Congressman Tom Reed said Mr. Bowen’s service and sacrifice should always be remembered.
“Ralph’s service to our nation during a time of great need is something that should be revered and remembered,” said Reed. “We cannot forget the risks he took and the selfless dedication he showed in service to our country. Today, we stand together to recognize and honor his incredible sacrifice to defend America’s freedoms and keep us safe.”
Steve McCord, Director of Cattaraugus County Veterans’ Services, said Bowen is a perfect example of the generation that saved the world from oppression and tyranny during World War II.
“Mr. Bowen is a shining example of the greatest generation and the epitome of a combat vet,” he said. “When he speaks of his time at war, which isn’t often, he never speaks of the horrors he endured but rather speaks of the friendships and comradery that he developed with those he served with. This is a great honor and Ralph is much deserving.”
As a young airman, Bowen began his overseas tour in Tunisia, North Africa. While flying combat missions in support of the invasion of Normandy and Operation Dragoon, the invasion of southern France, he would achieve the rank of sergeant. Approximately six months after Germany’s unconditional surrender, Bowen returned to the United States in November 1945. He was discharged at Fort Dix, N.J., concluding a tour of three years and 11 months.
During his service, he earned aerial gunner wings, the Distinguished Unit Citation, Good Conduct Medal, European-African-Middle Eastern Campaign Medal with four campaign or service stars, the World War II Victory Medal, and the M-1 Rifle Marksman Badge.
Following his military service, Bowen returned to Western New York, and the Seneca Nation. He worked as a union laborer and ironworker.
In July 2019, he was presented with France’s highest award, the French Legion of Honor, for his role in liberating France from Nazi occupation. Mr. Bowen is the first Seneca and only the second Native American to receive the appointment of Knight in the Order of the Legion of Honor.
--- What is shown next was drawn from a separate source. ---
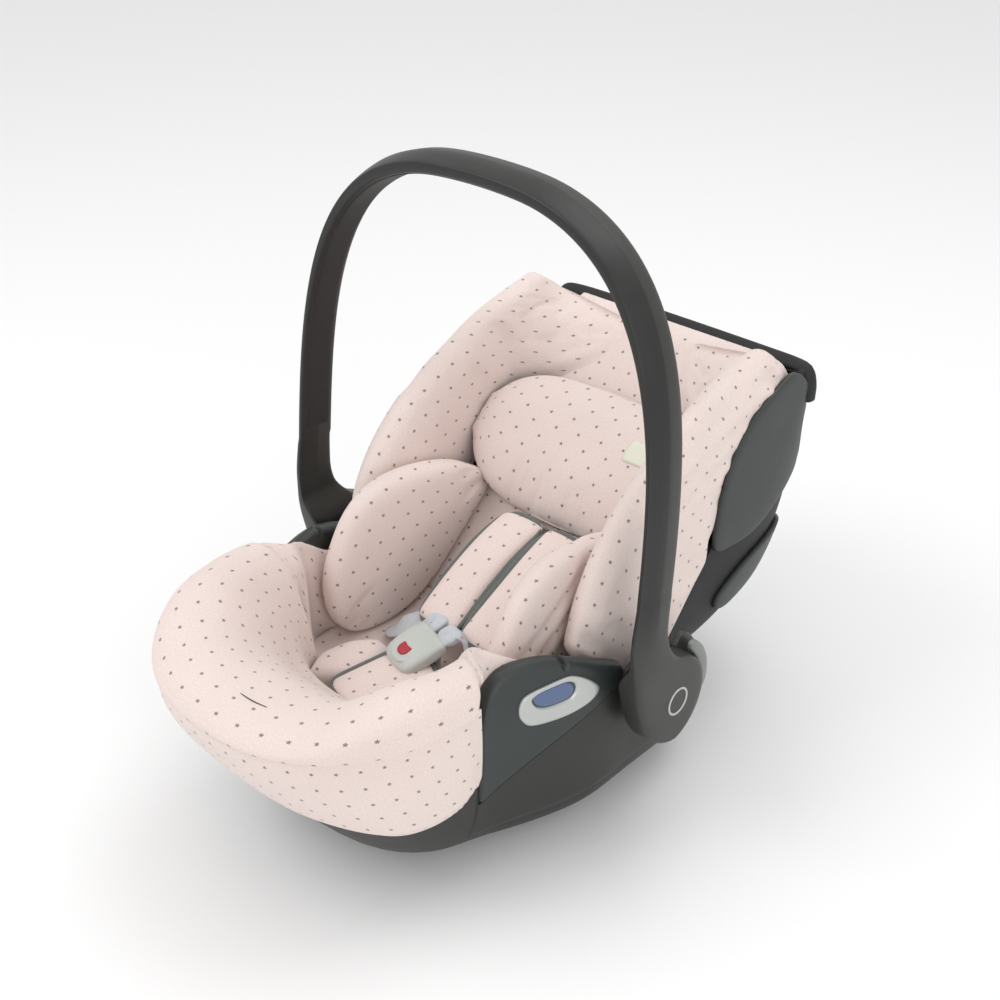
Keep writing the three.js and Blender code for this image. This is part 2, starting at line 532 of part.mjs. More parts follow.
function backHull(grow, top) {
  const [from, to] = [BACK_START - grow, BACK.length + grow];
  return loft(range(19).map((i) => backSection(lerp(from, to, i / 18), grow, top)));
}
const BACK_RIM = -1;
const aboveRim = block([-AROUND, -AROUND, BACK_RIM], [AROUND, AROUND, ABOVE]);
// Lugs on the back shell's sides carry it on two pins in the base.
const pivot = new THREE.Vector3(0, HUB.y - BACK.y, HUB.z - BACK.z)
  .applyAxisAngle(vec(1, 0, 0), -rad(BACK.angle));
const LUG = { thick: 5, radius: 15, foot: -30 };
const lug = plate([
  [pivot.y + LUG.radius + 22, LUG.foot], ...range(13).map((i) => {
    const a = rad(lerp(0, 180, i / 12));
    return [pivot.y + LUG.radius * Math.cos(a), pivot.z + LUG.radius * Math.sin(a)];
  }), [pivot.y - LUG.radius + 2, pivot.z - 14], [BACK_START + 2, LUG.foot],
], BACK.half - LUG.thick, BACK.half);
const backSkin = cut(backHull(0, 60), backHull(-WALL, ABOVE), aboveRim);
const pinHole = (grow) => disc(RECLINE_PIN + grow, -AROUND, AROUND, 0, 0, 20)
  .translate(0, pivot.y, pivot.z);
const padGate = block([-PAD_HALF - 3, BACK_START - 20, -PAD], [PAD_HALF + 3, BACK_START + 20, 60]);
add("back_shell", cut(join(backSkin, lug, mirrored(lug)), pinHole(FIT / 2), padGate), "black", back);

const PANEL = 5;
function backPanel(outline, thick = PANEL) {
  const skin = cut(backHull(thick, 90), backHull(FIT, ABOVE));
  return common(skin, plate(outline, 112, AROUND));
}
addPair("side_panel_upper", backPanel(rounded([
  [BACK.length - 12, 16], [BACK.length - 9, -12], [BACK.length - 19, -50], [BACK.length - 42, -70],
  [BACK.length - 66, -80], [224, -62], [184, -26], [176, -8], [190, 8], [216, 28], [247, 43],
  [290, 46], [332, 30],
], true, 40)), "trim", back);
addPair("side_panel_lower", backPanel(rounded([
  [258, -140], [250, -116], [235, -106], [188, -76], [148, -62], [137, -72], [150, -96], [196, -128],
  [238, -146],
], true, 30)), "trim", back);

// Taut black trim along the top edge of the backrest.
const RIM_BAR = { across: 15, thick: 11 };
add("rim_trim", loft(range(13).map((i) => {
  const t = lerp(-1, 1, i / 12);
  const fall = 20 * Math.abs(t) ** 8;
  const place = vec(t * (BACK.half * backTaper(BACK.length) - 2), BACK.length + FIT + RIM_BAR.across / 2, -2 - fall * 0.2);
  return pillow(place, vec(0, 1, 0), vec(0, 0, 1), RIM_BAR.across, RIM_BAR.thick, 3, 12);
})), "black", back);

// Foam behind the backrest pad.
const FOAM_FACE = -PAD - 10;
const FOAM_HALF = 118;
add("back_foam", loft([100, 140, 200, 270, BACK.length - 52].map((s) => pillow(
  vec(0, s, FOAM_FACE - 11), vec(1, 0, 0), vec(0, 0, 1),
  2 * FOAM_HALF, 20, 6, 12))), "foam", back);

// Headed pins through the lugs, standing on the hub bosses.
addPair("recline_pin", join(
  disc(RECLINE_PIN, BACK.half - LUG.thick, BACK.half + 4, 0, 0, 20),
  disc(RECLINE_PIN + 5, BACK.half + FIT, BOSS.inner - FIT, 0, 0, 20),
).translate(0, HUB.y, HUB.z), "steel");

// ---- backrest pads ----------------------------------------------------------------------------------
const PAD_FACE = 8;
const SLOT = { half: 16, from: 186, to: 186 + 38 + HEADREST_TRAVEL };
const padBody = loft([14, 22, 60, 130, 200, 270, 330, 346].map((s, i, all) => pillow(
  vec(0, s, PAD_FACE - PAD / 2), vec(1, 0, 0), vec(0, 0, 1), 2 * PAD_HALF,
  i === 0 || i === all.length - 1 ? PAD * 0.75 : PAD, 5, 16)));
add("back_pad", cut(padBody, block([-SLOT.half, SLOT.from, -80], [SLOT.half, SLOT.to, 80])), "pink", back);

// Tall side wings of the cover.
const WING = { inner: 118, outer: BACK.half - 7, base: 0 };
const wingCrest = profile([[6, 78], [36, 97], [71, 116], [110, 127], [150, 129], [191, 125],
  [236, 112], [275, 92], [311, 66], [340, 42], [354, 30]]);
addPair("back_wing", loft(range(15).map((i) => {
  const s = lerp(22, BACK.length - 8, i / 14);
  const mid = (WING.inner + WING.outer) / 2 + BACK.half * (backTaper(s) - 1);
  const width = WING.outer - WING.inner;
  const height = wingCrest(s) - WING.base;
  return pillow(vec(mid, s, WING.base + height / 2), vec(1, 0, 0), vec(0, 0, 1), width, height, 4, 14);
})), "pink", back);

// Plate that carries the head pillow up and down the backrest; its stem runs in a slot.
const HEAD_PLATE = { z: PAD_FACE + 1.5, thick: 3, half: WING.inner - 12, from: 150, to: 256 };
const headPlate = join(
  block([-HEAD_PLATE.half, HEAD_PLATE.from, HEAD_PLATE.z],
    [HEAD_PLATE.half, HEAD_PLATE.to, HEAD_PLATE.z + HEAD_PLATE.thick]),
  block([-SLOT.half + 1, SLOT.from + 4, PAD_FACE - PAD - 7],
    [SLOT.half - 1, SLOT.from + 34, HEAD_PLATE.z + 1]),
  block([-SLOT.half - 18, SLOT.from + 4, PAD_FACE - PAD - 8],
    [SLOT.half + 18, SLOT.from + 34, PAD_FACE - PAD - 1]));
add("headrest_plate", headPlate, "black", back);

// Wide head pillow of the insert, on the headrest; its ends curl up against the wings.
const PILLOW = { s: 196, half: 108, rise: 62, thick: 30, curl: 34 };
add("head_pillow", loft(range(13).map((i) => {
  const x = lerp(-PILLOW.half, PILLOW.half, i / 12);
  const out = Math.abs(x) / PILLOW.half;
  const swell = (1 - out ** 3.2) ** 0.5;
  const thick = PILLOW.thick * Math.max(swell, 0.45);
  const low = HEAD_PLATE.z + HEAD_PLATE.thick + FIT + PILLOW.curl * out ** 3;
  return pillow(vec(x, PILLOW.s, low + thick / 2), vec(0, 1, 0), vec(0, 0, 1),
    2 * PILLOW.rise * Math.max(swell, 0.4), thick, 2.5, 16);
})), "pink", back);

// Body lobes of the insert beside the child's hips and ribs, down to the seat pad.
const LOBE = { x: 96, width: 40 };
const lobeRings = [[-44, 72, 86], [-36, 60, 108], [-15, 38, 130], [10, 20, 143], [43, 10, 149],
  [75, 10, 133], [100, 10, 106], [122, 10, 78], [138, 10, 40]];
addPair("body_lobe", loft(lobeRings.map(([s, low, high], i, all) => pillow(
  vec(LOBE.x, s, (low + high) / 2), vec(1, 0, 0), vec(0, 0, 1),
  LOBE.width * (i === 0 || i === all.length - 1 ? 0.5 : 1), high - low, 3, 14))), "pink", back);

// ---- shoulder harness -------------------------------------------------------------------------------
// The harness lies slack, drawn a little towards the child's left.
const SLACK = 18;
const PADS = { width: 48, thick: 11 };
const strapUnder = PADS.thick / 2 + 1 + FIT;
for (const [side, sign] of [["left", 1], ["right", -1]]) {
  const at = (x, s, z) => vec(SLACK + sign * x, s, z);
  const padPath = [at(26, 114, 38), at(26, 80, 53), at(25.5, 38, 66), at(25, -6, 76)];
  add(`shoulder_pad_${side}`, strap(padPath, vec(1, 0, 0), PADS.width, PADS.thick, 7, 12),
    "pink", back);
  add(`shoulder_strap_${side}`, strap([at(26, 130, 10), at(26, 125, 20),
    ...padPath.map((p) => p.clone().add(vec(0, -3, -strapUnder))), at(23, -16, 76 - strapUnder)],
  vec(1, 0, 0), 24, 2, 12, 8), "webbing", back);
}

// Bring the middle of the finished length to the origin.
carrier.position.y = -new THREE.Box3().setFromObject(carrier, true).getCenter(vec(0, 0, 0)).y;

export default root;
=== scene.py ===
"""An infant car seat: rocker base shell, reclining back shell, dotted jersey cover with its
infant insert, harness, and a carry handle that swings on two hubs."""
import math
import bmesh
import bpy
from mathutils import Matrix, Vector, noise
from mathutils.bvhtree import BVHTree


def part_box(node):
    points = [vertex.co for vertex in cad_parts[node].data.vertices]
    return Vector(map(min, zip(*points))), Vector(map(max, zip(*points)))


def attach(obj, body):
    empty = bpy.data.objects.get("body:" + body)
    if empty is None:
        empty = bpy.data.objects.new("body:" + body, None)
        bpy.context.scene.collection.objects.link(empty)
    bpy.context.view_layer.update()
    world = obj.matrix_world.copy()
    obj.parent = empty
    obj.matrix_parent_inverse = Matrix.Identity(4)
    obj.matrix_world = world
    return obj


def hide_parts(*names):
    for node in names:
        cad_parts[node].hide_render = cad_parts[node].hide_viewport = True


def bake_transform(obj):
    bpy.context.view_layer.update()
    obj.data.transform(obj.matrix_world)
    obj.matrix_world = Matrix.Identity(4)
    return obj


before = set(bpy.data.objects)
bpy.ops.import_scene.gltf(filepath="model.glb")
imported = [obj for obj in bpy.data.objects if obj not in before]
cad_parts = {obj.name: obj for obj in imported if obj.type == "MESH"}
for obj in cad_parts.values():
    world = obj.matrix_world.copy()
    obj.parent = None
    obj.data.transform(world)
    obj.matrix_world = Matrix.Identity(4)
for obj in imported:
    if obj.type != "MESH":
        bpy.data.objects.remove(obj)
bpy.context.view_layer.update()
scene = bpy.context.scene

# ---- measures, in millimetres along the CAD's own lines --------------------------------------
MM = 0.001
CLOTH_STIFFNESS, CLOTH_BENDING = 15.0, 0.6
cap_low, cap_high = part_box("hub_cap_left")
HUB = {"y": 43, "z": 141, "radius": 41, "inner": 184.6, "outer": 210.6}
FORE = (cap_low.y + cap_high.y) / 2 - HUB["y"] * MM   # from the CAD's drawing line to its middle
RECLINE = math.radians(42.7)
BACK_Y, BACK_Z = 30, 100
FOOT_REACH, TAIL_REACH, TOE_Y, TRIM_Y, TRIM_END = 288, 185, -137, -128, 14
FOOT_HALF, SIDE_HALF, RIM_Z, COVER = 140, 174, 195, 6
HALF, RISE_FROM, RISE, LEAN, WIDTH = 205, 176, 386, math.radians(5), 38   # the handle's arch
BACK_LENGTH, BACK_HALF = 362, 153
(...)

“Ralph Bowen and his fellow airmen combated the forces of tyranny that threatened the liberty of people in this country and across the globe,” Borrello said. “They took to the air despite the constant threat of enemy fighter planes, being shot down by anti-aircraft guns, challenging weather conditions and vast geographic distances. Acting for the benefit of others in the face of such great danger is the definition of bravery. When he returned home to the Seneca Nation and Western New York, he continued his service to his community. I can’t think of anyone more deserving of being inducted into the Veterans’ Hall of Fame.”
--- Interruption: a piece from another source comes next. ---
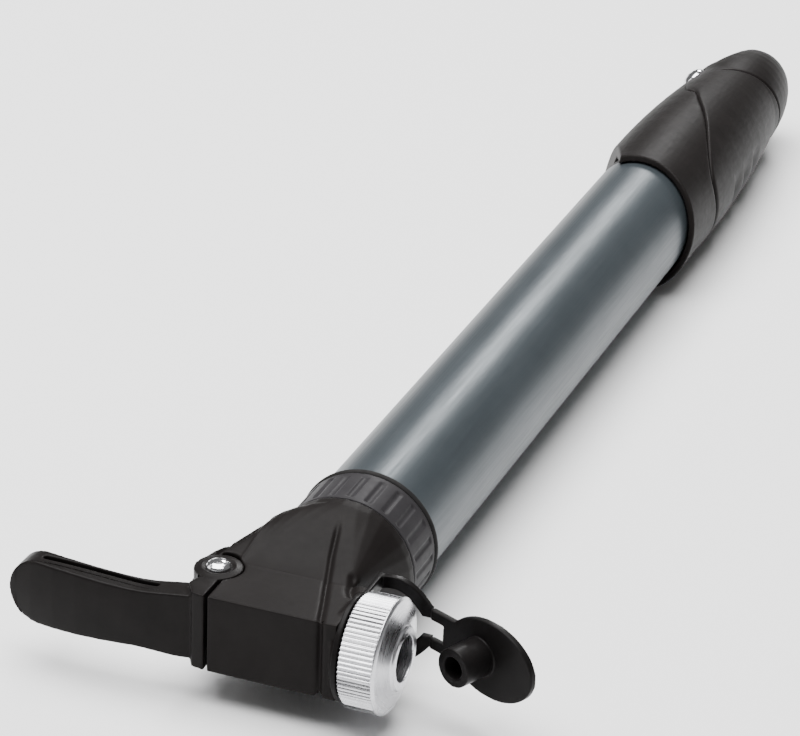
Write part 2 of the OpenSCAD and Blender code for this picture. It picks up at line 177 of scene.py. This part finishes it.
def welded(name, meshes):
    """An object in the scene that holds some meshes as one, with shared corners."""
    soup = bmesh.new()
    for mesh in meshes:
        soup.from_mesh(mesh)
    bmesh.ops.remove_doubles(soup, verts=soup.verts, dist=WELD)
    mesh = bpy.data.meshes.new(name)
    soup.to_mesh(mesh)
    soup.free()
    return linked(bpy.data.objects.new(name, mesh))


def softened(name, meshes, voxel, rounds):
    """Closed meshes remeshed as one, so that their edges are softly rounded. voxel is in
    millimetres, and rounds is how often the result is smoothed."""
    obj = welded(name, meshes)
    remesh = obj.modifiers.new("remesh", "REMESH")
    remesh.mode = "VOXEL"
    remesh.voxel_size = voxel * MM
    relax = obj.modifiers.new("relax", "SMOOTH")
    relax.factor = 0.5
    relax.iterations = rounds
    return baked(obj)


def cut(mesh, tool):
    """A copy of a closed mesh with a closed tool taken out of it."""
    body, away = welded("cut_body", [mesh]), welded("cut_tool", [tool])
    boolean = body.modifiers.new("cut", "BOOLEAN")
    boolean.operation = "DIFFERENCE"
    boolean.object = away
    result = baked(body)
    bpy.data.objects.remove(away)
    return result


def from_node(node, voxel, rounds):
    return softened(node + "_soft", [NODES[node].data], voxel, rounds)


def shaped(node, moves, voxel, rounds):
    """A softened copy of a CAD node, its points then moved in place by each of moves."""
    mesh = from_node(node, voxel, rounds)
    points = coords(mesh)
    for move in moves:
        move(points)
    set_coords(mesh, points)
    return mesh


def new_mesh(points, faces):
    """A mesh from points in barrel coordinates."""
    mesh = bpy.data.meshes.new("form")
    mesh.from_pydata([tuple(AXIS + Vector(p) * MM) for p in points], [], faces)
    shape = bmesh.new()
    shape.from_mesh(mesh)
    bmesh.ops.recalc_face_normals(shape, faces=shape.faces)
    shape.to_mesh(mesh)
    shape.free()
    return mesh


def block(low, high):
    """A closed box between two corners."""
    x, y, z = zip(low, high)
    points = [(x[i], y[j], z[k]) for i in (0, 1) for j in (0, 1) for k in (0, 1)]
    faces = [(0, 1, 3, 2), (4, 6, 7, 5), (0, 4, 5, 1), (2, 3, 7, 6), (0, 2, 6, 4), (1, 5, 7, 3)]
    return new_mesh(points, faces)


def band_faces(near, far, count):
    """Faces between two rings of count points, which start at the points near and far."""
    turn = [(k, (k + 1) % count) for k in range(count)]
    return [(near + k, near + after, far + after, far + k) for k, after in turn]


def lathe(profile, steps, place):
    """A ring of closed section. profile holds (radius, distance along the axis), and place
    makes barrel coordinates of the two coordinates across the axis and the one along it."""
    count = len(profile)
    points, faces = [], []
    for i in range(steps):
        a = math.tau * i / steps
        points += [place(r * math.cos(a), r * math.sin(a), along) for r, along in profile]
        faces += band_faces(count * i, count * ((i + 1) % steps), count)
    return new_mesh(points, faces)


def ring_on_chuck(inner, outer, start, end):
    """A square-edged ring about the chuck's axis."""
    profile = [(inner, start), (outer, start), (outer, end), (inner, end)]
    return lathe(profile, 96, lambda u, v, x: (x, CHUCK_Y + u, v))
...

A member of the Snipe Clan, Bowen was raised in the Coldspring community, Allegany Seneca Territory. He is the father of Jacqueline, Rebecca and Dennis Bowen.
“We need to remember that freedom is never free. Preserving it takes courageous people like Ralph Bowen who are willing to risk their own lives for this nation and the ideals of liberty and opportunity on which it was founded,” Borrello said. “Mr. Bowen’s life has been one of service, beginning with the combat missions he flew during World War II and continuing with his decades of dedication to the Seneca Nation. Recognizing his bravery and valor in the ‘Veterans Hall of Fame’ will ensure his achievements and example endure to inspire others.”
The New York State Senate Veterans’ Hall of Fame was created in 2005 to honor those veterans who have distinguished themselves in their military service and continue to devote themselves to serving their neighbors, communities and country – all qualities that define Bowen.